The ‘minus sign’ is actually an en dash (–)
193 These mappings assign the y-minimum of the error bar to the lower-bound column from the sense_preds tibble (LB), and the y-maximum of the error bar to the upper bound (UB) LB and UB should be lwr and upr, respectively
194 levels >= sense_order >= should be =
196 (Code output at the top of the page) The Log10Freq column shouldn’t be duplicated
196 geom_ribbon(aes(ymin = LB, ymax = UB), LB and UB should be lwr and upr, respectively

Chapter 12: Generalized linear models 1

Page Text Comment
202 Even if you supply very extreme values such as 10,000 or –10,000 to plogis(), it will always return a number between 0 and 1. plogis() doesn’t always return a number between 0 and 1 in the version of R we’re using (4.0.3). plogis(17) returns 1, and while 1 - plogis(17) is nonzero, 1 - plogis(37) returns 0, and qlogis(1 - plogis(37)) returns -Inf.
203 The whole point of talking about log odds is that this puts probabilities onto a continuous scale.
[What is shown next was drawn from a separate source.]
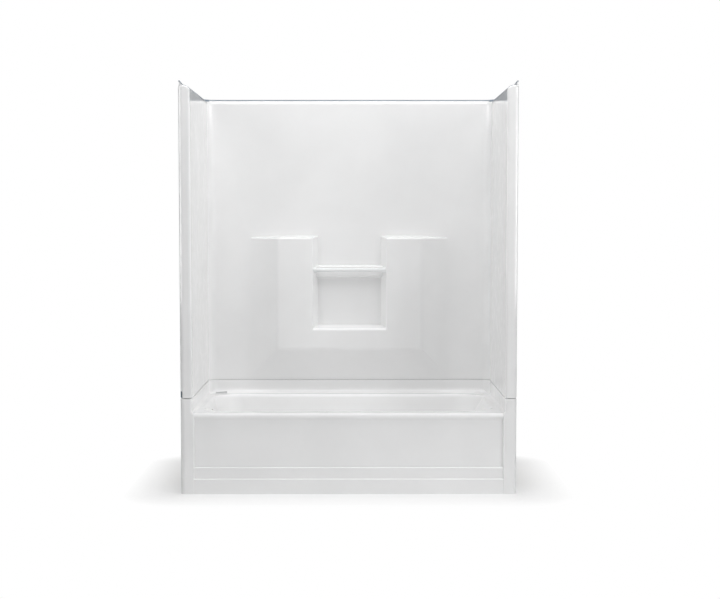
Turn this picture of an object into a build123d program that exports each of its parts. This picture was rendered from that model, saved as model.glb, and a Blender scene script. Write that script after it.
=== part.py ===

This is confusing because probabilities are also continuous. Better stated: Log-odds put probabilities onto an unbounded scale, which is more amenable to regression.
203 The logistic function is the inverse of the log odd function. FYI, in R, the logistic function is plogis(); its inverse, the logit or log-odds function, is qlogis(). So for example, plogis(0) is 0.5, and qlogis(0.5) is 0.
209 levels(dative$RealizationOfRecipient) levels(df$myCol) will throw an error if myCol is a character vector, which you can resolve by first converting to a factor: levels(factor(df$myCol)). There’s no error with the dative dataframe because it’s stored in the languageR package with factor columns.
214 (Footnote 4) This footnote alludes to the distinction between different levels of measurement, in particular the difference between ordinal scales and interval/ratio scales.